From: РЎРёССемное Сведомление <do-not-reply@xxx.xxxx.ru>
MIME-Version: 1.0
....

Issue report

Minor
Always
all
0.08
 

2 Comments

vrom:the subject of email goes wrong to

10 years ago


this problem was solved in CMS TYPO3 by:
$this->senderName = t3lib_div::encodeHeader($this->senderName,"base64","UTF-8");

	/**
	 * Implementation of quoted-printable encode.
	 * This functions is buggy.
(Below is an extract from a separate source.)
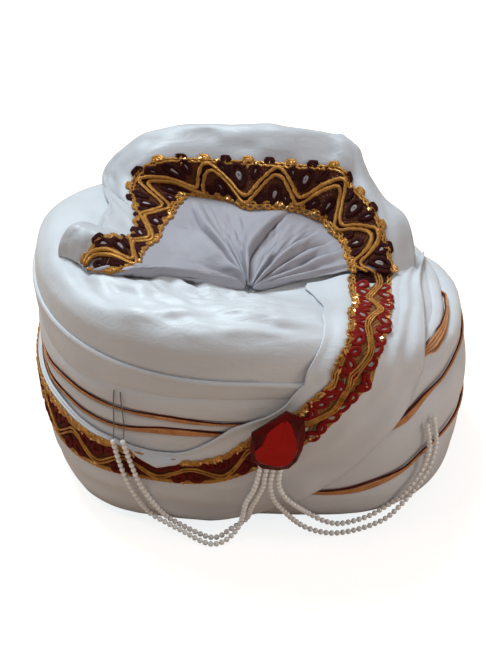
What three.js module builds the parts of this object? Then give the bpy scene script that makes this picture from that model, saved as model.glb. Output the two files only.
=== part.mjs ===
import * as THREE from "three";

// Tied turban. Millimetres, +Z up, front faces -Y, floor at z = 0.
// a: azimuth in degrees round the head, 0 front, 90 right, 180 back, -90 left.
// v: height up the cloth, 0 rim, 1 top of the wall, 2 the gather on the crown.
const RAD = Math.PI / 180;
const SEGMENTS = 36;          // stations round every closed loop
const HALF_WIDTH = 132;       // side reach of the wall
const FRONT_REACH = 147.5;
const BACK_REACH = 129;
const CORNER_LOW = 3.18;      // squareness of the front plan at the rim
const CORNER_HIGH = 2.13;     // squareness of the front plan at the top
const CORNER_BACK = 2;
const REAR_CUT = [0.12, 0.05];   // how far the right and left rear corners are cut back
const GATHER = [-1.3, -60, 120.4];
const SIDES = {               // front, right, back, left
  top: [115.5, 83, 102, 116.5],
  puff: [26, 11, 23, 22.5],
};
// share of the reach at each height: v, front, right, back, left
const WALL = [
  [0.0, 0.720, 0.867, 0.740, 0.840],
  [0.1, 0.788, 0.930, 0.840, 0.862],
  [0.25, 0.840, 0.955, 0.920, 0.897],
  [0.5, 0.875, 0.985, 0.970, 0.927],
  [0.75, 0.920, 0.985, 0.980, 0.942],
  [1.0, 0.950, 0.960, 0.920, 0.960],
];
// height v of each crease by azimuth: a, crease 1, 2, 3, 4, top edge
const CREASES = [
  [-180, 0.32, 0.62, 0.72, 0.83, 1.00],
  [-150, 0.30, 0.62, 0.72, 0.83, 1.00],
  [-120, 0.30, 0.61, 0.71, 0.83, 1.00],
  [-90, 0.30, 0.607, 0.70, 0.83, 1.00],
  [-62, 0.30, 0.608, 0.703, 0.835, 1.00],
  [-52, 0.30, 0.627, 0.730, 0.825, 1.00],
  [-44, 0.29, 0.619, 0.730, 0.828, 1.00],
  [-33, 0.28, 0.626, 0.736, 0.861, 1.00],
  [-22, 0.27, 0.666, 0.747, 0.873, 1.00],
  [-10, 0.26, 0.674, 0.742, 0.891, 1.00],
  [0, 0.26, 0.670, 0.742, 0.893, 1.00],
  [15, 0.278, 0.640, 0.760, 0.924, 1.035],
  [25, 0.280, 0.640, 0.800, 0.960, 1.075],
  [33, 0.320, 0.666, 0.880, 1.000, 1.12],
  [40, 0.366, 0.740, 0.945, 1.035, 1.16],
  [46, 0.444, 0.822, 1.010, 1.065, 1.19],
  [54, 0.488, 0.873, 1.037, 1.095, 1.22],
  [63, 0.505, 0.922, 1.060, 1.125, 1.24],
  [75, 0.505, 0.932, 1.077, 1.148, 1.265],
  [90, 0.480, 0.920, 1.085, 1.160, 1.275],
  [105, 0.430, 0.870, 1.055, 1.125, 1.24],
  [125, 0.380, 0.780, 0.940, 1.030, 1.14],
  [150, 0.340, 0.680, 0.800, 0.900, 1.03],
  [180, 0.320, 0.620, 0.720, 0.830, 1.00],
];
// how high each crease meets the lining
const ROOT = [2.3, 18, 34, 52];
const CREASE_DEPTH = [0, 4.2, 4.2, 4.2, 2.6, 0.8];
const SHOULDER = 3.2;         // width of the rounded lip beside a crease
const SKIRT = 8.6;            // depth of the two upper wraps over the crown
const GAP = 0.25;             // half of the space between neighbours
const PART = 0.003;           // the same, as a share of the height v
const UNDER = 0.2;            // wraps stand this much inside the outer surface
const SKIRT_DROP = 0.1;       // v from the top edge to the full skirt depth
const CROWN_ROWS = [0.95, 0.8, 0.62, 0.45, 0.3, 0.18, 0.1];
const HOLLOW = { x: 79, y: 98, straight: 62, top: 104, wall: 2 };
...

It seems that in the part where the lines are breaked every 76th character, that it fails if the break happens right in a quoted_printable encode character!
	 * See RFC 1521, section 5.1 Quoted-Printable Content-Transfer-Encoding
	 * Usage: 2
	 *
	 * @param	string		Content to encode
	 * @param	integer		Length of the lines, default is 76
	 * @return	string		The QP encoded string
	 */
	function quoted_printable($string,$maxlen=76)	{
			// Make sure the string contains only Unix linebreaks
		$string = str_replace(chr(13).chr(10), chr(10), $string);	// Replace Windows breaks (\r\n)
		$string = str_replace(chr(13), chr(10), $string);		// Replace Mac breaks (\r)
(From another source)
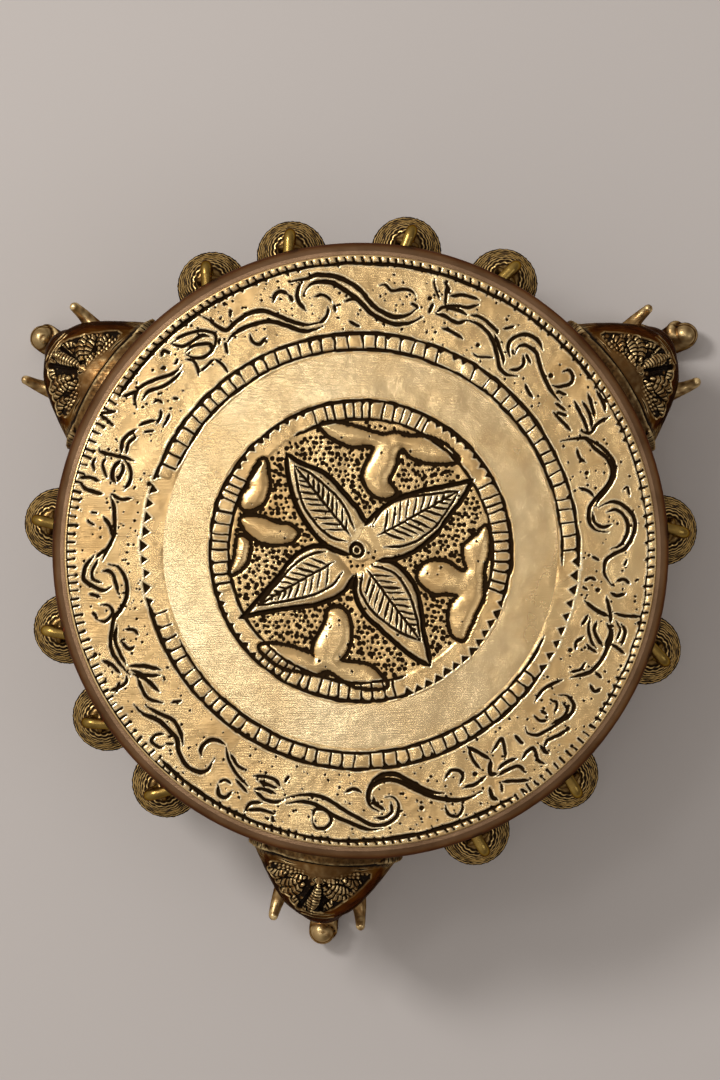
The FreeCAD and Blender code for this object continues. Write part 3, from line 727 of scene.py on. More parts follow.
def carve_leaf(relief, leaf):
    """A leaf: its outline, the inner leaf, the midrib and the veins."""
    one, two, inner_one, inner_two = (smooth_line(from_px(part)) for part in leaf)
    root = (inner_one[0] + inner_two[-1]) / 2
    tip = (inner_one[-1] + inner_two[0]) / 2
    for edge in (one, two):
        relief.line(edge, LEAF_CUT, CUT_DEPTH * 1.3, 0.06)
    for edge, width in ((inner_one, INNER_LEAF_CUT), (inner_two, INNER_LEAF_CUT), ((root, tip), MIDRIB_CUT)):
        relief.line(edge, width, FINE_DEPTH * 1.4, 0.1)
    length = np.linalg.norm(tip - root)
    along = (tip - root) / length
    side = np.array((-along[1], along[0]))
    for edge in (inner_one, inner_two):
        offset = (edge - root) @ side
        sign = np.sign(offset[len(offset) // 2])
        reach = (edge - root) @ along
        order = np.argsort(reach)
        place = VEIN_START
        while place < length - VEIN_END:
            wide = abs(np.interp(place + VEIN_LEAN * 0.6, reach[order], offset[order]))
            wide *= rng.uniform(0.75, 0.95)
            if wide > SHORTEST_VEIN:
                start = root + along * place
                end = root + along * (place + VEIN_LEAN * min(1, wide / VEIN_REACH)) + side * sign * wide
                relief.line([start, end], VEIN_CUT * rng.uniform(0.8, 1.3), FINE_DEPTH * 1.3, taper=0.3)
            place += rng.uniform(*VEIN_STEPS)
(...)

		$linebreak = chr(10);			// Default line break for Unix systems.
		if (TYPO3_OS=='WIN')	{
			$linebreak = chr(13).chr(10);	// Line break for Windows. This is needed because PHP on Windows systems send mails via SMTP instead of using sendmail, and thus the linebreak needs to be \r\n.
		}

		$newString = '';
		$theLines = explode(chr(10),$string);	// Split lines
		foreach ($theLines as $val)	{
			$newVal = '';
			$theValLen = strlen($val);
			$len = 0;
			for ($index=0; $index < $theValLen; $index++)	{	// Walk through each character of this line
				$char = substr($val,$index,1);
				$ordVal = ord($char);
				if ($len>($maxlen-4) || ($len>(($maxlen-10)-4)&&$ordVal==32))	{
					$newVal.='='.$linebreak;	// Add a line break
					$len=0;			// Reset the length counter
				}
				if (($ordVal>=33 && $ordVal<=60) || ($ordVal>=62 && $ordVal<=126) || $ordVal==9 || $ordVal==32)	{
					$newVal.=$char;		// This character is ok, add it to the message
					$len++;
				} else {
					$newVal.=sprintf('=%02X',$ordVal);	// Special character, needs to be encoded
					$len+=3;
				}
			}
			$newVal = preg_replace('/'.chr(32).'$/','=20',$newVal);		// Replaces a possible SPACE-character at the end of a line
			$newVal = preg_replace('/'.chr(9).'$/','=09',$newVal);		// Replaces a possible TAB-character at the end of a line
			$newString.=$newVal.$linebreak;
		}
		return preg_replace('/'.$linebreak.'$/','',$newString);		// Remove last newline
	}

	/**
	 * Encode header lines
	 * Email headers must be ASCII, therefore they will be encoded to quoted_printable (default) or base64.
	 *
	 * @param	string		Content to encode
	 * @param	string		Encoding type: "base64" or "quoted-printable". Default value is "quoted-printable".
	 * @param	string		Charset used for encoding
	 * @return	string		The encoded string
	 */
	function encodeHeader($line,$enc='quoted-printable',$charset='ISO-8859-1')	{
			// Avoid problems if "###" is found in $line (would conflict with the placeholder which is used below)
		if (strstr($line,'###'))	return $line;

			// Check if any non-ASCII characters are found - otherwise encoding is not needed
		if (!preg_match('/[^'.chr(32).'-'.chr(127).']/',$line))	return $line;

			// Wrap email addresses in a special marker
		$line = preg_replace('/([^ ]+@[^ ]+)/', '###$1###', $line);

		$matches = preg_split('/(.?###.+###.?|\(|\))/', $line, -1, PREG_SPLIT_NO_EMPTY);
		foreach ($matches as $part)	{
			$oldPart = $part;
			switch ((string)$enc)	{
				case 'base64':
					$part = '=?'.$charset.'?B?'.base64_encode($part).'?=';
				break;
				case 'quoted-printable':
				default:
					$qpValue = t3lib_div::quoted_printable($part,1000);
					if ($part!=$qpValue)	{
						$qpValue = str_replace(' ','_',$qpValue);	// Encoded words in the header should not contain non-encoded spaces. "_" is a shortcut for "=20". See RFC 2047 for details.
						$part = '=?'.$charset.'?Q?'.$qpValue.'?=';
					}
				break;
			}
			$line = str_replace($oldPart, $part, $line);
		}
		$line = preg_replace('/###(.+?)###/', '$1', $line);	// Remove the wrappers

		return $line;
	}

I hope to provide a patch for streber after some days


pixtur:thanks for the quick reply...

10 years ago

I would have had no idea how to deal with this problem.